§ Work to do:
Among the entries that follow, the required portion opens with the line containing "for sub_part in" and closes with the line containing "bpy.context.scene.collection.objects.link(empty)". Give that portion again exactly, and nothing else.

§ Supplied records:
--- begin ---
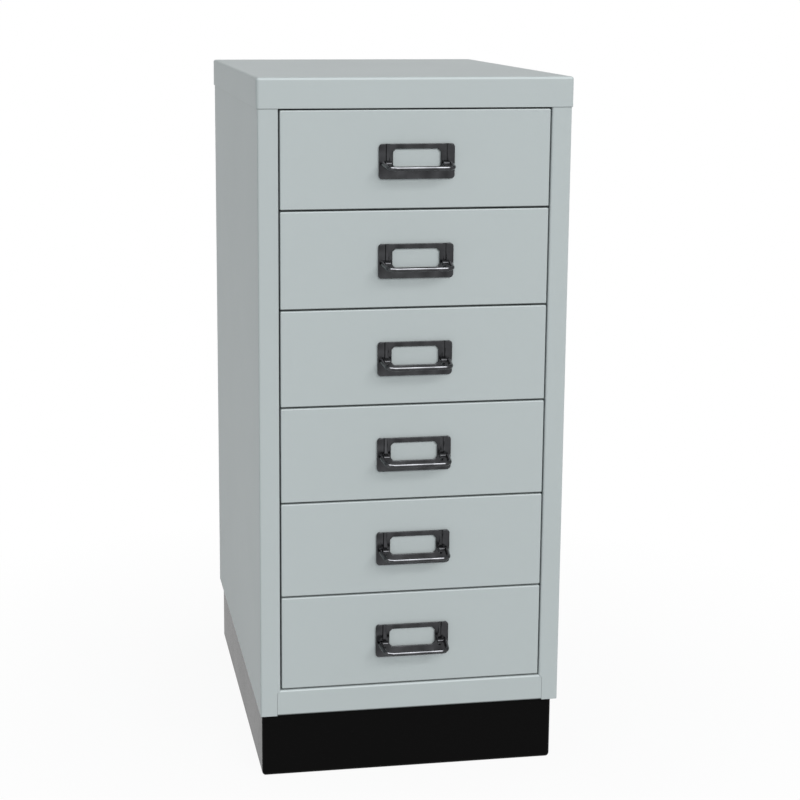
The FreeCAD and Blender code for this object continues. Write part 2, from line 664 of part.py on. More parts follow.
def card_frame(position):
    """Pressed card frame with its window, ribs, lower band, bow lugs and the tabs behind."""
    label = f"drawer_{position}_card_frame"
    body = new_body(label)
    half = "Sizes.frame_width / 2"
    plate = new_sketch(body, label + "_plate", "XZ", "Places.front_y")
    rectangle(plate, f"-{half}", half, "Places.frame_low", "Places.frame_top")
    pad(body, plate, "Sizes.card_gap + Sizes.frame_sheet")
    corners = [(x, z) for x in (f"-{half}", half) for z in ("Places.frame_low", "Places.frame_top")]
    round_edges(body, along_y_at(*corners), "Sizes.frame_corner")
    card = new_sketch(body, label + "_card_slot", "XZ", "Places.front_y")
    rectangle(card, f"-({half} - Sizes.frame_corner)", f"{half} - Sizes.frame_corner",
              "Places.frame_low + Sizes.frame_rim", "Places.frame_top + Sizes.overrun")
    pocket(body, card, "Sizes.card_gap", along=True)
    view = new_sketch(body, label + "_window", "XZ", "Places.front_y")
    wide = "Places.window_half"
    rectangle(view, f"-{wide}", wide, "Places.window_low", "Places.window_top")
    pocket(body, view, "Sizes.card_gap + Sizes.frame_sheet + Sizes.overrun", along=True)
    corners = [(x, z) for x in (f"-{wide}", wide) for z in ("Places.window_low", "Places.window_top")]
    round_edges(body, along_y_at(*corners), "Sizes.window_corner")
    raised = new_sketch(body, label + "_ribs", "XZ", "Places.frame_face + Sizes.frame_sheet / 2")
    outer = "(Places.rib_x + Sizes.rib_width / 2)"
    inner = "(Places.rib_x - Sizes.rib_width / 2)"
    high = "Places.frame_top - Sizes.rib_height"
    low = "(Places.frame_low + Places.window_low - Sizes.band_height) / 2"
    outline(raised, [(f"-{outer}", high), (f"-{outer}", low), (outer, low), (outer, high),
                     (inner, high), (inner, f"{low} + Sizes.band_height"),
                     (f"-{inner}", f"{low} + Sizes.band_height"), (f"-{inner}", high)])
    pad(body, raised, "Sizes.rib_height + Sizes.frame_sheet / 2")
    lugs = new_sketch(body, label + "_lugs", "XZ", "Places.frame_face + Sizes.frame_sheet / 2")
    wire = "Places.wire_height"
    shoulder = f"{wire} - Sizes.wire_diameter / 2"
    for middle in ("Places.rib_x", "-Places.rib_x"):
        left = f"{middle} - Sizes.lug_width / 2"
        right = f"{middle} + Sizes.lug_width / 2"
        top = f"{wire} + Sizes.lug_shoulder"
        outline(lugs, [(left, top), (left, shoulder), (middle, f"{wire} - Sizes.lug_point"),
                       (right, shoulder), (right, top)])
    pad(body, lugs, "Places.frame_face + Sizes.frame_sheet / 2 - Places.lug_face")
    bevel_edges(body, in_plane_y("Places.lug_face"), "Sizes.lug_bevel")
    bores = new_sketch(body, label + "_lug_bores", "YZ", f"-{half}")
    wire_section(bores, "Places.wire_y", wire, "(Sizes.wire_diameter + 2 * Sizes.wire_gap)")
    pocket(body, bores, "Sizes.frame_width", along=True)
    tabs = new_sketch(body, label + "_tabs", "XY", "Places.frame_middle - Sizes.tab_height / 2")
    inner = "Places.front_y + Sizes.front_sheet"
    near = "Places.tab_x - Sizes.frame_sheet / 2"
    far = "Places.tab_x + Sizes.frame_sheet / 2"
    tab = [
        (near, "Places.frame_face + Sizes.frame_sheet / 2"),
        (far, "Places.frame_face + Sizes.frame_sheet / 2"),
        (far, inner),
        (f"{far} + Sizes.tab_foot", inner),
        (f"{far} + Sizes.tab_foot", f"{inner} + Sizes.frame_sheet"),
        (near, f"{inner} + Sizes.frame_sheet"),
    ]
    outline(tabs, tab)
    outline(tabs, mirrored(tab))
    pad(body, tabs, "Sizes.tab_height")
    lift(body, drawer_base(position))
    return body


def bow(position):
    """Wire bow: two ends held in the lugs, two arms and the bar, on one leaning plane."""
    label = f"drawer_{position}_bow"
    body = new_body(label)
    path = new_sketch(body, label + "_path", "XY")
    lean = "atan2(Sizes.bow_sag; Places.bar_reach)"
    path.AttachmentOffset = FreeCAD.Placement(Vector(), FreeCAD.Rotation(Vector(1, 0, 0), number(lean)))
    path.setExpression("AttachmentOffset.Rotation.Angle", lean)
    path.setExpression("AttachmentOffset.Base.y", "Places.wire_y")
    path.setExpression("AttachmentOffset.Base.z", "Places.wire_height")
    reach = "-sqrt(Places.bar_reach ^ 2 + Sizes.bow_sag ^ 2)"
    end = ("Places.wire_end", "0")
    root = ("Places.bow_root", "0")
    corner = ("Places.bow_half", reach)
    middle = ("0", reach)
    root_bend = bent(end, root, corner, "Sizes.bow_root_bend")
    bar_bend = bent(root, corner, middle, "Sizes.bow_bend")
    half = [end, *root_bend, *bar_bend]
    open_line(path, mirrored(half) + half[::-1])
    ring = new_sketch(body, label + "_section", "YZ", "-Places.wire_end")
    wire_section(ring, "Places.wire_y", "Places.wire_height", "Sizes.wire_diameter")
    wire = body.newObject("PartDesign::AdditivePipe", label + "_wire")
    wire.Profile = ring
    wire.Spine = (path, [])
    wire.Transition = "Right corner"
    lift(body, drawer_base(position))
    return body


def stops(position):
    """Two sliding blocks under the rear ends of the lips; they catch behind the stiles."""
    label = f"drawer_{position}_stops"
    outer = "Places.front_half + Sizes.stop_reach"
    under = "Places.tray_top - Sizes.tray_sheet"
    block = doc.addObject("Sketcher::SketchObject", label + "_profile")
    block.Placement = FreeCAD.Placement(Vector(), FreeCAD.Rotation(Vector(1, 0, 0), 90))
    block.setExpression("Placement.Base.y", "Places.stop_front")
    outline(block, [
        ("Places.tray_half", "Places.lip_low"),
        (outer, "Places.lip_low"),
        (outer, "Places.tray_top"),
        ("Places.front_half", "Places.tray_top"),
        ("Places.front_half", under),
        ("Places.tray_half", under),
    ])
    right = doc.addObject("Part::Extrusion", label + "_block")
    right.Base = block
    right.DirMode = "Normal"
    right.Reversed = True
    right.Solid = True
    right.setExpression("LengthFwd", "Sizes.stop_length")
    doc.recompute()
    eased = doc.addObject("Part::Chamfer", label + "_eased")
    eased.Base = right
    corner = number(outer)
    bevel = number("Sizes.stop_bevel")
    eased.Edges = [(k, bevel, bevel) for k, edge in enumerate(right.Shape.Edges, start=1)
                   if same(edge.BoundBox.XMin, corner)
                   and same(edge.BoundBox.YMin, edge.BoundBox.YMax)
                   and same(edge.BoundBox.XMin, edge.BoundBox.XMax)]
    left = doc.addObject("Part::Mirroring", label + "_mirror")
    left.Source = eased
    left.Normal = Vector(1, 0, 0)
    both = doc.addObject("Part::Compound", label)
    both.Links = [eased, left]
    lift(both, drawer_base(position))
    doc.recompute()
    return keep(both, label)


# Plinth and its fasteners


def bolt_spots():
    """The four bolts, left and right, front and back."""
    rows = ("Places.plinth_front_y + Sizes.bolt_rear_row", "Places.plinth_back_y - Sizes.bolt_rear_row")
    return [(x, y) for x in ("-Places.bolt_x", "Places.bolt_x") for y in rows]


def plinth_ring():
    """The whole plinth before it is divided at its welds: a channel ring, open in the middle."""
    body = doc.addObject("PartDesign::Body", "plinth_ring")
    sheet = "Sizes.plinth_sheet"
    half = "Places.plinth_half"
    front = "Places.plinth_front_y"
    back = "Places.plinth_back_y"

    def inset(by):
        return f"-({half} - {by})", f"{half} - {by}", f"{front} + {by}", f"{back} - {by}"

    block = new_sketch(body, "plinth_block", "XY")
    rectangle(block, f"-{half}", half, front, back)
    pad(body, block, "Sizes.plinth_height")
    round_edges(body, in_plane_z("0"), "Sizes.plinth_radius")
    top = number("Sizes.plinth_height")
    shell_out(body, lambda box: same(box.ZMin, top), sheet)
    flange = new_sketch(body, "plinth_top_flange", "XY", f"Sizes.plinth_height - {sheet}")
    rectangle(flange, *inset(f"{sheet} / 2"))
    rectangle(flange, *inset("Sizes.plinth_top_flange"))
    pad(body, flange, sheet)
    foot = new_sketch(body, "plinth_foot_opening", "XY")
    rectangle(foot, *inset("Sizes.plinth_foot_flange"))
    pocket(body, foot, f"{sheet} + Sizes.overrun", along=True)
    holes = new_sketch(body, "plinth_holes", "XY", "Sizes.plinth_height")
    for x, y in bolt_spots():
        circle(holes, x, y, "Sizes.bolt_diameter + 2 * Sizes.bolt_hole_gap")
    pocket(body, holes, f"{sheet} + Sizes.overrun")
    return body


def plinth_piece(label, ring, left, right, front, back):
    """The part of the ring that lies in one box."""
    box = doc.addObject("Part::Box", label + "_box")
    box.setExpression("Length", f"({right}) - ({left})")
    box.setExpression("Width", f"({back}) - ({front})")
    box.setExpression("Height", "Sizes.plinth_height")
    box.setExpression("Placement.Base.x", left)
    box.setExpression("Placement.Base.y", front)
    common = doc.addObject("Part::Common", label)
    common.Base = ring
    common.Tool = box
    doc.recompute()
    return keep(common, label)


def plinth():
    """End channels that turn the corners, and side channels between them."""
    ring = plinth_ring()
    half = "Places.plinth_half"
    front = "Places.plinth_front_y"
    back = "Places.plinth_back_y"
    front_seam = f"{front} + Sizes.plinth_corner_length"
    back_seam = f"{back} - Sizes.plinth_corner_length"
    plinth_piece("plinth_front", ring, f"-{half}", half, front, front_seam)
    plinth_piece("plinth_rear", ring, f"-{half}", half, back_seam, back)
    plinth_piece("plinth_left", ring, f"-{half}", "0", front_seam, back_seam)
    plinth_piece("plinth_right", ring, "0", half, front_seam, back_seam)


def hexagon(name, height):
    prism = doc.addObject("Part::Prism", name)
    prism.Polygon = 6
    prism.setExpression("Circumradius", "Places.hex_radius")
    prism.setExpression("Height", height)
    return prism


def four_of(label, make):
    """Four copies of a fastener at the bolt spots, as one group of separate solids."""
    copies = []
    for count, (x, y) in enumerate(bolt_spots(), start=1):
        piece = make(f"{label}_{count}")
        piece.setExpression("Placement.Base.x", x)
        piece.setExpression("Placement.Base.y", y)
        copies.append(piece)
    group = doc.addObject("Part::Compound", label)
    group.Links = copies
    doc.recompute()
    return keep(group, label)


def plinth_bolt(name):
    """Hexagon bolt, its head on the base panel."""
    head = hexagon(name + "_head", "Sizes.bolt_head_height")
    shank = doc.addObject("Part::Cylinder", name + "_shank")
    shank.setExpression("Radius", "Sizes.bolt_diameter / 2")
    shank.setExpression("Height", "Sizes.bolt_length + Sizes.bolt_head_height / 2")
    shank.setExpression("Placement.Base.z", "-Sizes.bolt_length")
    bolt = doc.addObject("Part::Fuse", name)
    bolt.Base = head
    bolt.Tool = shank
    lift(bolt, "Sizes.plinth_height + Sizes.carcass_sheet")
    return bolt


def plinth_nut(name):
    """Hexagon nut under the plinth's top flange."""
    block = hexagon(name + "_block", "Sizes.nut_height")
    bore = doc.addObject("Part::Cylinder", name + "_bore")
    bore.setExpression("Radius", "Sizes.bolt_diameter / 2 + Sizes.nut_gap")
    bore.setExpression("Height", "Sizes.nut_height + 2 * Sizes.overrun")
    bore.setExpression("Placement.Base.z", "-Sizes.overrun")
    nut = doc.addObject("Part::Cut", name)
    nut.Base = block
    nut.Tool = bore
    lift(nut, "Sizes.plinth_height - Sizes.plinth_sheet - Sizes.nut_height")
    return nut


# Assembly


def build():
    side_panel("side_left", -1)
    side_panel("side_right", 1)
    bottom_rail()
    front_rail("top_rail", "(Places.skirt_low + Sizes.rail_drop)", "Places.cover_under", "Places.rail_half")
    back_panel()
    base_panel()
    top_cover()
    plinth()
    four_of("plinth_bolts", plinth_bolt)
    four_of("plinth_nuts", plinth_nut)
    for position in range(1, DRAWERS + 1):
        runner(position, "left", -1)
        runner(position, "right", 1)
        drawer_tray(position)
        drawer_front(position)
        card_frame(position)
        bow(position)
        stops(position)


def check():
    """Stops if an object failed or a piece has no sound solid."""
    for thing in doc.Objects:
        if "Invalid" in thing.State or "Error" in thing.State:
            raise RuntimeError(f"{thing.Label} did not recompute: {thing.State}")
    for piece in pieces:
        shape = piece.Shape
        if shape.isNull() or not shape.isValid() or not shape.Solids:
            raise RuntimeError(f"{piece.Label} has no valid solid")


def export():
    os.makedirs("parts", exist_ok=True)
    for piece in pieces:
        piece.Shape.exportStep(os.path.join("parts", piece.Label + ".step"))
        print(piece.Label, len(piece.Shape.Solids), "solids", round(piece.Shape.Volume), "mm3")
    print("Each drawer slides out", round(number("Places.travel"), DECIMALS), "mm")


build()
doc.recompute()
check()
export()
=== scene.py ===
"""Looks of a small six-drawer metal cabinet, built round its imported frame.

The frame's sheet-metal nodes get their enamel, zinc and nylon. The cover, the drawer fronts, the plinth,
the card frames and the bows are made finer here, each in the place of the node that it stands for.
Metres throughout, +Z up, and the drawers open towards -Y."""

import json
import math

import bmesh
import bpy
from bpy.props import FloatProperty, FloatVectorProperty, IntProperty, PointerProperty
from mathutils import Matrix, Vector
from mathutils.geometry import delaunay_2d_cdt

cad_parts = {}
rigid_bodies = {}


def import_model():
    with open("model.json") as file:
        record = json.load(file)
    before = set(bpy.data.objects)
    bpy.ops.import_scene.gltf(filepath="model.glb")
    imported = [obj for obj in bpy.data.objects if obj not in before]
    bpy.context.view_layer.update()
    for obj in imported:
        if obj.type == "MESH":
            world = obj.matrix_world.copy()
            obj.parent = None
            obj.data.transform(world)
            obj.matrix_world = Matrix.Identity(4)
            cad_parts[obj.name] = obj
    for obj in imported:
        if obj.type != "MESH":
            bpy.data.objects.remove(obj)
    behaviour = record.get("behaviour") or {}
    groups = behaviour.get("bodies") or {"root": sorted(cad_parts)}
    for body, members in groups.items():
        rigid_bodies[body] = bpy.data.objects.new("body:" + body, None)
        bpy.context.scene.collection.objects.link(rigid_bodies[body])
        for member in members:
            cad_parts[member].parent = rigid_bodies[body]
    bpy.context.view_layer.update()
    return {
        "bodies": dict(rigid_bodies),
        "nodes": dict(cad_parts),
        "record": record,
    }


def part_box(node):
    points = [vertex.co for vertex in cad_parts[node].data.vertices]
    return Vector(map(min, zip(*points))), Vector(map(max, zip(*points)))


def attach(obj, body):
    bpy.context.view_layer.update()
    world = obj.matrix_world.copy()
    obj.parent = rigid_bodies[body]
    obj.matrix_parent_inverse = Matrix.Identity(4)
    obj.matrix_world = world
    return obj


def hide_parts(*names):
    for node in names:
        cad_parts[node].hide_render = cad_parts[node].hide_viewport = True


bl_info = {
    "name": "Drawer cabinet",
    "version": (1, 0, 0),
    "blender": (4, 5, 0),
    "location": "3D View > Sidebar > Cabinet",
    "description": "Finishes and finer sheet-metal pieces for a small six-drawer cabinet",
    "category": "Object",
}

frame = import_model()

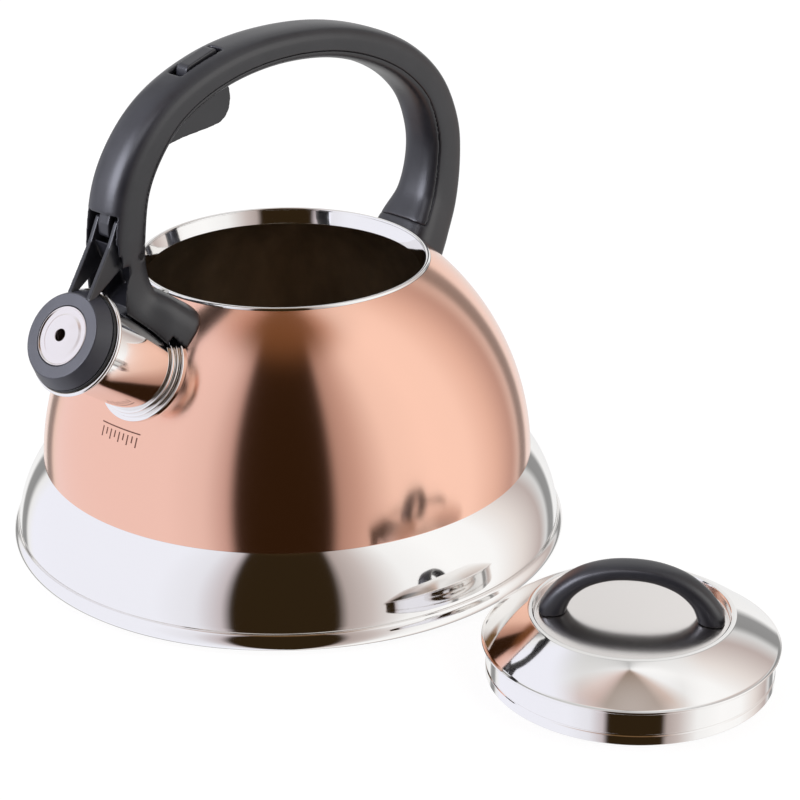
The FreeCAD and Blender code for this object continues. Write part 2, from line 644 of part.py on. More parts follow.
def make_lid_handle():
    reach, height, width = size("lid_foot_reach"), size("lid_handle_height"), size("lid_handle_width")
    floor = size("dish_height") + 0.1
    # Half of the arch: distance from the middle, height of the centre line, thickness.
    half = [(0.0, height - 3.1, 6.2), (9.0, height - 4.0, 6.3), (17.5, height - 7.2, 6.8),
            (24.0, height - 12.6, 7.8), (reach - 0.4, floor + 3.4, 9.6), (reach, floor, 10.6)]
    arch = [(-x, z, t) for x, z, t in reversed(half[1:])] + half
    sections = []
    for i, (x, z, thickness) in enumerate(arch):
        before, after = arch[max(i - 1, 0)], arch[min(i + 1, len(arch) - 1)]
        along = Vector(after[0] - before[0], 0, after[1] - before[1]).normalize()
        if i in (0, len(arch) - 1):
            along = Vector(0, 0, 1 if i == 0 else -1)
        out = Vector(-along.z, 0, along.x)
        points = []
        for step in range(16):
            angle = math.radians(22.5 * step)
            c, s = math.cos(angle), math.sin(angle)
            across = math.copysign(abs(c) ** 0.8, c) * width / 2
            outward = math.copysign(abs(s) ** 0.8, s) * thickness / 2
            points.append(Vector(x, across, z) + out * outward)
        curve = Part.BSplineCurve()
        curve.interpolate(Points=points, PeriodicFlag=True)
        sections.append(Part.Wire(curve.toShape()))
    # The feet stand on the domed dish.
    centre = Vector(0, 0, dish_surface(0) - size("dish_curve") + 0.02)
    grip = Part.makeLoft(sections, True, False).cut(Part.makeSphere(size("dish_curve"), centre))
    washers, screws = [], []
    under = dish_surface(reach + 3.6) - size("lid_sheet") - 0.05
    for side in (-1, 1):
        foot = Vector(side * reach, 0, 0)
        grip = grip.cut(Part.makeCylinder(size("screw_radius") + PRESS_FIT, 8, foot + Vector(0, 0, floor - 1)))
        washer = Part.makeCylinder(3.6, 0.8, foot + Vector(0, 0, under - 0.8))
        washers.append(washer.cut(Part.makeCylinder(size("screw_radius") + 0.15, 4, foot + Vector(0, 0, 18))))
        head = Part.makeCylinder(size("screw_head"), 1.8, foot + Vector(0, 0, under - 2.6))
        shank = Part.makeCylinder(size("screw_radius"), 9.0, foot + Vector(0, 0, under - 2.6))
        slot = Part.makeBox(6.2, 0.7, 0.9, foot + Vector(-3.1, -0.35, under - 2.7))
        screws.append(shank.fuse(head).cut(slot).removeSplitter())
    feature("lid_handle", lid_turned(largest(grip)))
    feature("lid_washers", lid_turned(Part.makeCompound(washers)))
    feature("lid_screws", lid_turned(Part.makeCompound(screws)))


def main():
    make_vessel()
    make_spout()
    make_handle()
    make_handle_mounts()
    make_pins()
    make_trigger()
    make_whistle()
    make_return_spring()
    make_lid()
    make_lid_handle()
    doc.recompute()
    for item in doc.Objects:
        if "Invalid" in item.State or "Error" in item.State:
            raise RuntimeError("object failed: " + item.Label)
    os.makedirs("parts", exist_ok=True)
    for sub_part in SUB_PARTS:
        shape = sub_part.Shape
        if shape.isNull() or not shape.isValid():
            raise RuntimeError("bad shape: " + sub_part.Label)
        shape.exportStep("parts/%s.step" % sub_part.Label)
        print("%-20s %9.1f mm3  %d solid(s)" % (sub_part.Label, shape.Volume, len(shape.Solids)))


main()
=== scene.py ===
import json
import math

import bpy
from mathutils import Matrix, Vector


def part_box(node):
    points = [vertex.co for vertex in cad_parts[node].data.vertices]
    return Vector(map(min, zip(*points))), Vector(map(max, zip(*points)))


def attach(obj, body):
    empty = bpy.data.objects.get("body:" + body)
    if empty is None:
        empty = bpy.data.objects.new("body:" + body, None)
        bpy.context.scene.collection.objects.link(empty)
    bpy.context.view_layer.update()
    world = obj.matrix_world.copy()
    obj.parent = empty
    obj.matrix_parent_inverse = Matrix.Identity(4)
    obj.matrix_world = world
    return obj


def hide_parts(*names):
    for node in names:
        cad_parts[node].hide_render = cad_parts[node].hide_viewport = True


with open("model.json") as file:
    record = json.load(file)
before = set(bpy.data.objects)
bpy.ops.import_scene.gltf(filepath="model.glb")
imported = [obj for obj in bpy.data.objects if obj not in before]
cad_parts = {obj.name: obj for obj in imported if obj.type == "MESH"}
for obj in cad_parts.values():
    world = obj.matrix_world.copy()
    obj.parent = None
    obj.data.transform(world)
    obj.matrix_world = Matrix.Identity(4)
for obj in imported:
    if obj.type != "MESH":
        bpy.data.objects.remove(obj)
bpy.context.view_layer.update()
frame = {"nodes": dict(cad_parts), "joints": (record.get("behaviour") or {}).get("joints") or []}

# Stovetop whistling kettle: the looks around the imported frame. Outlines are in millimetres, in the
# frame's axes, and become metres when a mesh is made. The spout points along -X, the lid lies at -Y.

MM = 0.001


def low(node):
    """Lowest corner of a CAD node, in millimetres."""
    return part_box(node)[0] / MM


def high(node):
    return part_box(node)[1] / MM


def pivot(joint):
    """A joint's place, in millimetres."""
    found = [j for j in frame["joints"] if j["name"] == joint][0]
    return Vector(found["pos_m"]) / MM


# ---------------------------------------------------------------- sizes

# The dome is an arc turned about the axis: its radius, how far past the axis its centre is, and how high.
DOME_RADIUS, DOME_OFFSET, DOME_CENTRE = 104.5, 7.7, 31.0
WALL = 0.8
SEAM = low("body_shell").z
FOOT_RADIUS = high("foot_band").x
SKIRT_FOOT = FOOT_RADIUS - 2.1
SKIRT_CURVE = 46.0
FLOOR = low("base_pan").z
FOOT_TOP = high("foot_band").z
RIM_TOP = high("mouth_ring").z
# Radii of the dome's upper edge, the rim, its bead and the neck band inside it, and the band's depth.
MOUTH_EDGE, RIM, BEAD, NECK, NECK_DEPTH = 56.9, 55.9, 0.9, 52.9, 5.1
DISC = high("base_cap").x - 0.9

# The spout's rise above level and its turn about the kettle, in degrees.
SPOUT_ELEVATION, SPOUT_AROUND = 34.2, 3.7
# Radii of the tube, collar and lip, and where the tube starts and ends along the spout.
TUBE, COLLAR, LIP, TUBE_START, TUBE_END = 16.0, 19.4, 20.3, 6.5, 48.0
# Where the collar starts along the spout, and where each of its three steps ends.
COLLAR_START, COLLAR_STEPS = 6.0, (10.0, 11.3, 13.2)
# Where the whistle's cap starts and ends along the spout, its radius there, and the seal's radius.
CAP_BACK, CAP_FRONT, CAP_BACK_RADIUS, CAP_FRONT_RADIUS, SEAL = 49.4, 55.4, 18.7, 15.9, 19.2
WHISTLE_DISC, WHISTLE_HOLE = 11.1, 2.3
AROUND = Matrix.Rotation(math.radians(SPOUT_AROUND), 4, "Z")
SPOUT_TURN = AROUND @ Matrix.Rotation(math.radians(SPOUT_ELEVATION - 90), 4, "Y")
SPOUT_AXIS = SPOUT_TURN @ Vector((0, 0, 1))
SPOUT_BASE = AROUND @ Vector((-78.0, 0, 90.9)) - SPOUT_AXIS * 10

WHISTLE_PIVOT = pivot("whistle_hinge")
TRIGGER_PIVOT = pivot("trigger_hinge")

LID_CENTRE = (low("lid_skirt") + high("lid_skirt")) / 2
LID_SKIRT = high("lid_skirt").x - 0.15
LID_FLANGE = high("lid_cover").x
LID_TOP = high("lid_cover").z
FLANGE_TOP = 13.9
# Radii of the lid's raised ring and of the dish in it, and the dish's height and curve.
RING, DISH, DISH_FLOOR, DISH_CURVE = 37.0, 34.6, 21.8, 250.0
LID_SHEET = 0.6
LID_HANDLE_TURN, LID_HANDLE_REACH, LID_HANDLE_WIDTH = -54.7, 28.0, 11.0

# The fill mark's turn about the kettle in degrees, its line's height and half its length.
MARK_TURN, MARK_HEIGHT, MARK_HALF = 183.1, 70.8, 10.0
MARK_LINE, MARK_RAISE, MARK_TICKS = 0.45, 0.04, 9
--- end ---
§ The solution:
    for sub_part in SUB_PARTS:
        shape = sub_part.Shape
        if shape.isNull() or not shape.isValid():
            raise RuntimeError("bad shape: " + sub_part.Label)
        shape.exportStep("parts/%s.step" % sub_part.Label)
        print("%-20s %9.1f mm3  %d solid(s)" % (sub_part.Label, shape.Volume, len(shape.Solids)))


main()
=== scene.py ===
import json
import math

import bpy
from mathutils import Matrix, Vector


def part_box(node):
    points = [vertex.co for vertex in cad_parts[node].data.vertices]
    return Vector(map(min, zip(*points))), Vector(map(max, zip(*points)))


def attach(obj, body):
    empty = bpy.data.objects.get("body:" + body)
    if empty is None:
        empty = bpy.data.objects.new("body:" + body, None)
        bpy.context.scene.collection.objects.link(empty)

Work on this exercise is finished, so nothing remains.